* [What the exercise asks]: Please copy every line of the records below that holds the word "shows".

* [Records from a collection]:
================

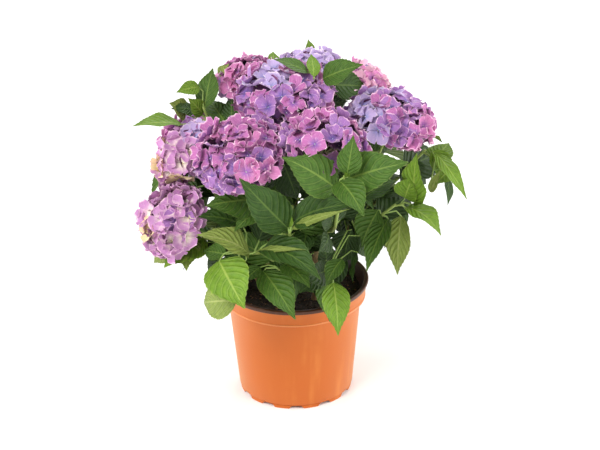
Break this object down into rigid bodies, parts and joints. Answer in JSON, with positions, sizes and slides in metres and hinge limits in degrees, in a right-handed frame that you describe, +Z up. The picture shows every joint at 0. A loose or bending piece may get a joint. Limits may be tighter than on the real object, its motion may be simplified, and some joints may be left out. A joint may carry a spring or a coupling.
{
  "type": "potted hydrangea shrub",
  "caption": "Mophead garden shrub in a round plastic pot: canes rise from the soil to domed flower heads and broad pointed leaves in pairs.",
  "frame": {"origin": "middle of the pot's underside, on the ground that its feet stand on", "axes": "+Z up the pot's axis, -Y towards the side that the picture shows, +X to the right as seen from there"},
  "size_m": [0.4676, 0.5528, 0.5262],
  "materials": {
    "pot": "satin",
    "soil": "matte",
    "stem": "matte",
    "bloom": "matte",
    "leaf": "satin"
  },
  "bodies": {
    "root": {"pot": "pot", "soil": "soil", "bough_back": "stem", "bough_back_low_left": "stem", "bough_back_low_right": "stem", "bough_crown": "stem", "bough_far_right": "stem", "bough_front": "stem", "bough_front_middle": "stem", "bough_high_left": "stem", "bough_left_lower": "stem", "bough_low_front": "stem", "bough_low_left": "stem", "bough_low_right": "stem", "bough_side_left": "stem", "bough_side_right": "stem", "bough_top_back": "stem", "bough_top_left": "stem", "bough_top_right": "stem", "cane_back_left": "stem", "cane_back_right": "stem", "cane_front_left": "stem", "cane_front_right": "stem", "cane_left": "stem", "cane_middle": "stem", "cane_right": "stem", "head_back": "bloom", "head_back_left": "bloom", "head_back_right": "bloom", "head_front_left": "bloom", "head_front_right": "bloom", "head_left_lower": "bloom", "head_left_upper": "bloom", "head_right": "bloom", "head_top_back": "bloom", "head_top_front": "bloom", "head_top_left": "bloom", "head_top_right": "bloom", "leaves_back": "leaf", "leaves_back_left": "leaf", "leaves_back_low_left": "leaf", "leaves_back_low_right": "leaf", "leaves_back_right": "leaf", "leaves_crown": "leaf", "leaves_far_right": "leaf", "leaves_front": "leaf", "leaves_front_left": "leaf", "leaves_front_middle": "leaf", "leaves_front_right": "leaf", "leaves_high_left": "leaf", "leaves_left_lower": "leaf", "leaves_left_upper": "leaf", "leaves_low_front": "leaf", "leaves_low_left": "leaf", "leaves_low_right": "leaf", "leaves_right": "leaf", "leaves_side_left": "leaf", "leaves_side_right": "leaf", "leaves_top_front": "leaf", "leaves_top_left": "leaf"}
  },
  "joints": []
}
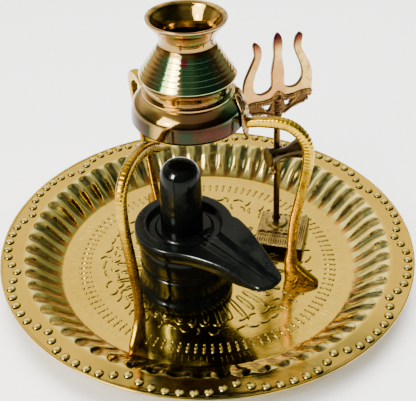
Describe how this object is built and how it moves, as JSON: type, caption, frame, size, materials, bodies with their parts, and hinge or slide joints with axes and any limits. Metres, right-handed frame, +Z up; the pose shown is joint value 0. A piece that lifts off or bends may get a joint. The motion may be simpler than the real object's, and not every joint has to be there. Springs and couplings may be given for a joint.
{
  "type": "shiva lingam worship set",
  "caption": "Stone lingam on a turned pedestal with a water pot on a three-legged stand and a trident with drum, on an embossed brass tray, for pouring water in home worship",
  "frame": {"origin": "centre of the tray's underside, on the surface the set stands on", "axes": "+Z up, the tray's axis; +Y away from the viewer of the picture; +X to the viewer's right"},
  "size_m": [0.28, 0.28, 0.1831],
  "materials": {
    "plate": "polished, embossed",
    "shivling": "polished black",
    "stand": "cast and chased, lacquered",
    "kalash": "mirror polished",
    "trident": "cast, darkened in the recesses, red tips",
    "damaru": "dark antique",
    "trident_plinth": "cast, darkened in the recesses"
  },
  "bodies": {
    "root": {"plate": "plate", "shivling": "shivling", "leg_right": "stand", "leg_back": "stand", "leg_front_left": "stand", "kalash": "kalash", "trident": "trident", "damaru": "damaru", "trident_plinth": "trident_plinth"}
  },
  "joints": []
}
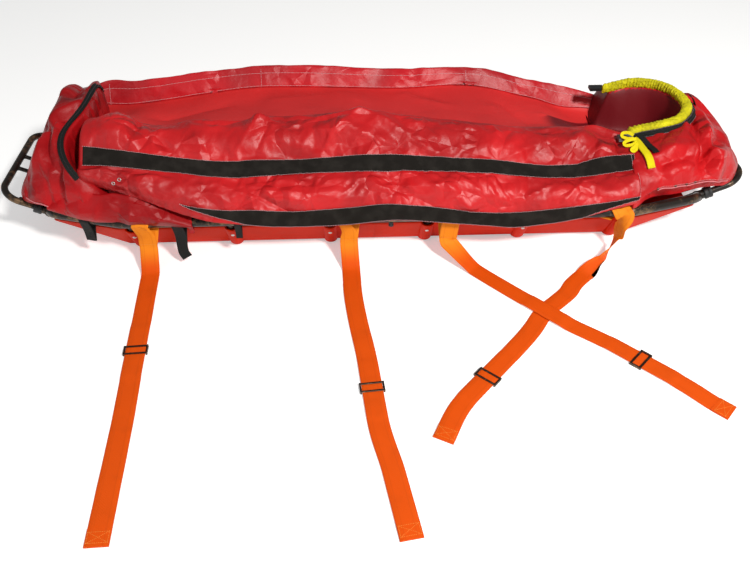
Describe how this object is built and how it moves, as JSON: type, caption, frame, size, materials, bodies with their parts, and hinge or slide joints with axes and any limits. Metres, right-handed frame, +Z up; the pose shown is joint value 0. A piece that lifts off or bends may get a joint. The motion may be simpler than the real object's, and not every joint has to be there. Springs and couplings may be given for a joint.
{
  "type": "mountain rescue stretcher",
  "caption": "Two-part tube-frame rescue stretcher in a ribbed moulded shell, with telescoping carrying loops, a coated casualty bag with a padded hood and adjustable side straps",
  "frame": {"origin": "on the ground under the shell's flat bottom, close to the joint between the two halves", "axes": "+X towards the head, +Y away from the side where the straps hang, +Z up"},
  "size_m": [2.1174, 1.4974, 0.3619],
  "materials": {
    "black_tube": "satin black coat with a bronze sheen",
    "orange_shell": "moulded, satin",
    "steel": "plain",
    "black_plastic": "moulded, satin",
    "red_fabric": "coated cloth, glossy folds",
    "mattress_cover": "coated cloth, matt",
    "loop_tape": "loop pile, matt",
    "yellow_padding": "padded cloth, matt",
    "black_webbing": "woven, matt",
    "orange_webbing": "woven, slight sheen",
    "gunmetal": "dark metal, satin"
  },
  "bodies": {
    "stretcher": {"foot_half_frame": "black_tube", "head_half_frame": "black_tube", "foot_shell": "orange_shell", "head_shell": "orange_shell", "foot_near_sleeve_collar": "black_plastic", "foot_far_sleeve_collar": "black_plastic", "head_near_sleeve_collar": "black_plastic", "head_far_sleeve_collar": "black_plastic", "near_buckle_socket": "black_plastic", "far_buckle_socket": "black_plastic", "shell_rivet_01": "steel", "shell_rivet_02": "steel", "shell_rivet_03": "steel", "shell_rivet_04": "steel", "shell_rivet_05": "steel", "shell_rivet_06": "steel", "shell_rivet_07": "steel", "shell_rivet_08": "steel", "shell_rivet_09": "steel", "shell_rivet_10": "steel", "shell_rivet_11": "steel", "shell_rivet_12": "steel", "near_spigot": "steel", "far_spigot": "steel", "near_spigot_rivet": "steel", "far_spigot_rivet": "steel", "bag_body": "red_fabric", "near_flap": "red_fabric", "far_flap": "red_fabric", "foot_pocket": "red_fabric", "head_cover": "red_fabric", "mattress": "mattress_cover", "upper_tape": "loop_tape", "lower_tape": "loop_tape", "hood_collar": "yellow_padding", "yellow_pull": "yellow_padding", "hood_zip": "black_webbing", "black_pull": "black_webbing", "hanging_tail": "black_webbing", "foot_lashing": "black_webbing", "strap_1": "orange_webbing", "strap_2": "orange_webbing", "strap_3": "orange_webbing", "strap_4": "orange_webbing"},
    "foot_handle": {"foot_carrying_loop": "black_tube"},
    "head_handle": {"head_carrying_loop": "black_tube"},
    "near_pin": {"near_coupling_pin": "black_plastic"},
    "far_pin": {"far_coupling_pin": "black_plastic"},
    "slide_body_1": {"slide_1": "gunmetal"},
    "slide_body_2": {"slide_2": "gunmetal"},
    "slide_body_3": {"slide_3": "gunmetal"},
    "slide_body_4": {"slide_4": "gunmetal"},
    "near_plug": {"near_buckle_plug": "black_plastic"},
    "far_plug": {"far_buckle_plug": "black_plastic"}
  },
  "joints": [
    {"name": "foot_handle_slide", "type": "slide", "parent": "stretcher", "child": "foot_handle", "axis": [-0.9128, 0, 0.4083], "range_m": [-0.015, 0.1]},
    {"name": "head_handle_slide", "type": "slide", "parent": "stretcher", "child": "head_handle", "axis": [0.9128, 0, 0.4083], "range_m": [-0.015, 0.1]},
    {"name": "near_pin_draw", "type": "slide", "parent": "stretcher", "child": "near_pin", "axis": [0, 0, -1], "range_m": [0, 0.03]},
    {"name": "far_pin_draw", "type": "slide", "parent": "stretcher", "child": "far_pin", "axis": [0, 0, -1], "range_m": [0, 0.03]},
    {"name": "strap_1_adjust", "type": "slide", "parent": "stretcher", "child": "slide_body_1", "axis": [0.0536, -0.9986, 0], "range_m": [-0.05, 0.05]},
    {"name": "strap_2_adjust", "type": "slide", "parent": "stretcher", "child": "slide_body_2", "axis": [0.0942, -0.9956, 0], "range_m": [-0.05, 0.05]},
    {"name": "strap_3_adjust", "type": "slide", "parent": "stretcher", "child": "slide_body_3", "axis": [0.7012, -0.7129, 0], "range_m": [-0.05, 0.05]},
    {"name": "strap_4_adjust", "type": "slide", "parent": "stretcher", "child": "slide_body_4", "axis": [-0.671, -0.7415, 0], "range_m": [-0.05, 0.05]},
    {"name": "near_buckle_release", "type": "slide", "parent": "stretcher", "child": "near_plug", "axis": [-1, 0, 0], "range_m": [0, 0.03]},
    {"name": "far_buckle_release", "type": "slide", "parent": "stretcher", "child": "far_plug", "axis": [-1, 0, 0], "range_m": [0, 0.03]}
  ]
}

================

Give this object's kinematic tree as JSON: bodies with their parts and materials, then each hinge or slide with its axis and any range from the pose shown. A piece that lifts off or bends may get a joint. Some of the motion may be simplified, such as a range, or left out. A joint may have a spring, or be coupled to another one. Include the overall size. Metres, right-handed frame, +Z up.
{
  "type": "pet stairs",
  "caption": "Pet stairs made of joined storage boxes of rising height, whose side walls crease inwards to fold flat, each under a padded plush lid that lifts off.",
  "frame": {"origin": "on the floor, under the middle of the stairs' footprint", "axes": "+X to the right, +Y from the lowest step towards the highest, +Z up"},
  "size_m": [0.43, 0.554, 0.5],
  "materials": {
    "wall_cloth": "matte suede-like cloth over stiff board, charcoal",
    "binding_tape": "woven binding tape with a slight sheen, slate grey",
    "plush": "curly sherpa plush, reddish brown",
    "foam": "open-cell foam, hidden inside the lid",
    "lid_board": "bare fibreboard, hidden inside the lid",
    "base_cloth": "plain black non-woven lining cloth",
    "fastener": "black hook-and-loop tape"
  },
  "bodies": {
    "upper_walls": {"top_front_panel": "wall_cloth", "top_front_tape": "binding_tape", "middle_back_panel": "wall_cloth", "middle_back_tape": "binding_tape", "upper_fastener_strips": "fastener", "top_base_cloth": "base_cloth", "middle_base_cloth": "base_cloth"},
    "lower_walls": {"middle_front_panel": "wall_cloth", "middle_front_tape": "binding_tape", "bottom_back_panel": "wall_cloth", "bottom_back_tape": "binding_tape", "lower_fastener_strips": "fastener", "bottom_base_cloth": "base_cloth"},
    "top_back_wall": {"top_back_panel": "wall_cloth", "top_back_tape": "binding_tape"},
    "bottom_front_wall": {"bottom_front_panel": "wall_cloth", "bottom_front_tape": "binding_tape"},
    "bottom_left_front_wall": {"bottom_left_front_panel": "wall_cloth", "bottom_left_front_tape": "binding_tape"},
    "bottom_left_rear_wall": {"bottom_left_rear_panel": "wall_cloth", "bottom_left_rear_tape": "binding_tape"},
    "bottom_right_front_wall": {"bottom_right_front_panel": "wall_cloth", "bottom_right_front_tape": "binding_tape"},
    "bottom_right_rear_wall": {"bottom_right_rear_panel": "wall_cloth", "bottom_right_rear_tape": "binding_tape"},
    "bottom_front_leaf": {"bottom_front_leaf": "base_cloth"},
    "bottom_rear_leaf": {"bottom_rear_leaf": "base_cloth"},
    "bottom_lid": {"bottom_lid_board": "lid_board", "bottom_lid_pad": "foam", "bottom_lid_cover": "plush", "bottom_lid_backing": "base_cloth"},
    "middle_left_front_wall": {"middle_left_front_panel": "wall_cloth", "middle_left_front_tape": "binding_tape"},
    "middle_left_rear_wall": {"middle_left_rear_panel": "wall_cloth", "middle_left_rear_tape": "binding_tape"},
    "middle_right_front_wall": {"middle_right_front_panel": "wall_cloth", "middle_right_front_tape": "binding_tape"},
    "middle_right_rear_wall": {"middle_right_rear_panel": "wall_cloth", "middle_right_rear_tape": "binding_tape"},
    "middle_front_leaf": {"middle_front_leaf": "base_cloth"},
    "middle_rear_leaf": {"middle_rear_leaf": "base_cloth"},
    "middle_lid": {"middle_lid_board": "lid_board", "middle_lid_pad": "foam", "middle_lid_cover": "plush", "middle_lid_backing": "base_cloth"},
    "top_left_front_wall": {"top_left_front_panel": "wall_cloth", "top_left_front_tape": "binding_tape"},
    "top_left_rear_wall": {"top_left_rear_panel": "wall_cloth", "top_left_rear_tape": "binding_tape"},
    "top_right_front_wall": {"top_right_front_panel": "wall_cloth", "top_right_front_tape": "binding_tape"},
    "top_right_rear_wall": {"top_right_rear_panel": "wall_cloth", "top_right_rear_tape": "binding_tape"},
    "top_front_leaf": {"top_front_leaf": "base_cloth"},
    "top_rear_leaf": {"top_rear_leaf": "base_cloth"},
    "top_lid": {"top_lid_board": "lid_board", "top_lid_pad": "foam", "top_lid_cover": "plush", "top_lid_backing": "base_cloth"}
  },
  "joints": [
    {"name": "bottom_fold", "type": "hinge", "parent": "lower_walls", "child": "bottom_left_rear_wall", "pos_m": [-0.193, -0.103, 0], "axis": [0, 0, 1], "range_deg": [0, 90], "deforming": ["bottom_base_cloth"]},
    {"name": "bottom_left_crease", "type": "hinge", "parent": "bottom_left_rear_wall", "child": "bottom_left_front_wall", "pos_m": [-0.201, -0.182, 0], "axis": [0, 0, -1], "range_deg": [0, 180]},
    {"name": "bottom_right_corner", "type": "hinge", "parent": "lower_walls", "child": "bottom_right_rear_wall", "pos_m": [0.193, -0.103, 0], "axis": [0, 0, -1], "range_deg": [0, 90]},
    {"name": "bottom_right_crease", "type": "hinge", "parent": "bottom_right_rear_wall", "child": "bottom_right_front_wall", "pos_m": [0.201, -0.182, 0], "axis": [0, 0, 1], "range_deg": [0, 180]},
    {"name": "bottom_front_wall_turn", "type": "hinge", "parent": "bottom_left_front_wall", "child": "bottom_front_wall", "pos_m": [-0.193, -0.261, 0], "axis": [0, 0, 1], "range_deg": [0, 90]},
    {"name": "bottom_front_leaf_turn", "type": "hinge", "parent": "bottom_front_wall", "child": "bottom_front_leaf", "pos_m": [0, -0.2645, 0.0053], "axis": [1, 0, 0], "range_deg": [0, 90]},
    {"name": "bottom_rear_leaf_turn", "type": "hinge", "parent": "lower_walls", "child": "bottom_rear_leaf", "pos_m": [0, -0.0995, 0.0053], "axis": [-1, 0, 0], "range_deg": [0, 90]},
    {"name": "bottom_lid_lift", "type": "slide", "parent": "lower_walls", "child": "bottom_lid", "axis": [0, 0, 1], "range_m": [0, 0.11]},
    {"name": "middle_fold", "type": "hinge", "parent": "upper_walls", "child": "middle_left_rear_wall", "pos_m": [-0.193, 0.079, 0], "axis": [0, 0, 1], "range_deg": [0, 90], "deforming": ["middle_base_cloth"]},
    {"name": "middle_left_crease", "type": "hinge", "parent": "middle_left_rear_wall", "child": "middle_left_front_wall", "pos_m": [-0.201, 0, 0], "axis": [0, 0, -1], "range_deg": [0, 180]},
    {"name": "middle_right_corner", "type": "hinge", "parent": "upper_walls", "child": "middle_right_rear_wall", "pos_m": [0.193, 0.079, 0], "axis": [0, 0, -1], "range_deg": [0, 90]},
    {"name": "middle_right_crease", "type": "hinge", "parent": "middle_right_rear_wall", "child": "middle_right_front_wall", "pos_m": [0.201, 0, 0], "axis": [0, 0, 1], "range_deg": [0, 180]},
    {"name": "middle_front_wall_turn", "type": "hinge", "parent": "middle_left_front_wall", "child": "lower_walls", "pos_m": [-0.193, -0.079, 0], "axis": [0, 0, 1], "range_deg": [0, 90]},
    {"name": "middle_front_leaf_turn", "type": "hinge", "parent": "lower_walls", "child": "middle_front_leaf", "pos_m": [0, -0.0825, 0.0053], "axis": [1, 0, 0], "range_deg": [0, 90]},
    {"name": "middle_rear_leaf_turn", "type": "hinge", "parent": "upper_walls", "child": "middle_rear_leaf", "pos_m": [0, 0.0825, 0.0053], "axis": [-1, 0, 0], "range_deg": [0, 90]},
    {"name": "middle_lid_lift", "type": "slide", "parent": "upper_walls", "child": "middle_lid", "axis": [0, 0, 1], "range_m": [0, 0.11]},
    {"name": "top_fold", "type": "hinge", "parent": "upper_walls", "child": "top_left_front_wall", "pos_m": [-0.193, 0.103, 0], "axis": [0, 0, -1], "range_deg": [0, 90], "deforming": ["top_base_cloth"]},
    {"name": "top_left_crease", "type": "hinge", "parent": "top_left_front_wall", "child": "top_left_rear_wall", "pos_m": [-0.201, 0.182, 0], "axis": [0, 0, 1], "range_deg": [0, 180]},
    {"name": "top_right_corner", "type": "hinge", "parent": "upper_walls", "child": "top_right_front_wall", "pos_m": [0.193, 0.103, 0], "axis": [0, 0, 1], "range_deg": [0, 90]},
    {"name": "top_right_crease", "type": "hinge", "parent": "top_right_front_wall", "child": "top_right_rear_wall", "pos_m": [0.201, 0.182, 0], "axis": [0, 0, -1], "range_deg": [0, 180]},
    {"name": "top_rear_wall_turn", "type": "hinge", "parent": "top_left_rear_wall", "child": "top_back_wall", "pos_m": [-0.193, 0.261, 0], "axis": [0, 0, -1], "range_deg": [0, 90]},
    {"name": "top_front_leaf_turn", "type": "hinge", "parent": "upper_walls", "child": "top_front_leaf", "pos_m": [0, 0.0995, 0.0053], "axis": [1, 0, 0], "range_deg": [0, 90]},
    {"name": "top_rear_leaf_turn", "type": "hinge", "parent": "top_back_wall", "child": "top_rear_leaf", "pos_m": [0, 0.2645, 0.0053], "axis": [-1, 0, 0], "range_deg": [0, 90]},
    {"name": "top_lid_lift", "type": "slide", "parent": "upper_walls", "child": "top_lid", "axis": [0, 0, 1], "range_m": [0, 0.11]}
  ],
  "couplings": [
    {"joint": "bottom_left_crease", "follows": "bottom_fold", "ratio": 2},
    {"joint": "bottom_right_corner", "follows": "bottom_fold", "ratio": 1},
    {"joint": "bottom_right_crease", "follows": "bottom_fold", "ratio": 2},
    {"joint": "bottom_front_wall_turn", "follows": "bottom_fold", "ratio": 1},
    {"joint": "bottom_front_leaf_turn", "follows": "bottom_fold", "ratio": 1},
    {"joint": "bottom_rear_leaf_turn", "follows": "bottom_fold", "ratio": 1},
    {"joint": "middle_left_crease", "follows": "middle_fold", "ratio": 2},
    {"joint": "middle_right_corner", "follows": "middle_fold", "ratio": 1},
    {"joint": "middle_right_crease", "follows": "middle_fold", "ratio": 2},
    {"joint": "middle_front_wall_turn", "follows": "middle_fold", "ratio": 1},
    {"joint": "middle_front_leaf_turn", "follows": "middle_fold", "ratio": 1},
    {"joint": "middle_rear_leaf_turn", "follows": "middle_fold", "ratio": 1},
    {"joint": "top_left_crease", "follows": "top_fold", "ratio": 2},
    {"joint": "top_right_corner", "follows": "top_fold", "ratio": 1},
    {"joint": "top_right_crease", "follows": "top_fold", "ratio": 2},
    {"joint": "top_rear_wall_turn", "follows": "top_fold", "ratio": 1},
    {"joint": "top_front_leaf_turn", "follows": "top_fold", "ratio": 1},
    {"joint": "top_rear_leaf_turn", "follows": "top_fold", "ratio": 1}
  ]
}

================

* [Solution below]:
Break this object down into rigid bodies, parts and joints. Answer in JSON, with positions, sizes and slides in metres and hinge limits in degrees, in a right-handed frame that you describe, +Z up. The picture shows every joint at 0. A loose or bending piece may get a joint. Limits may be tighter than on the real object, its motion may be simplified, and some joints may be left out. A joint may carry a spring or a coupling.
  "frame": {"origin": "middle of the pot's underside, on the ground that its feet stand on", "axes": "+Z up the pot's axis, -Y towards the side that the picture shows, +X to the right as seen from there"},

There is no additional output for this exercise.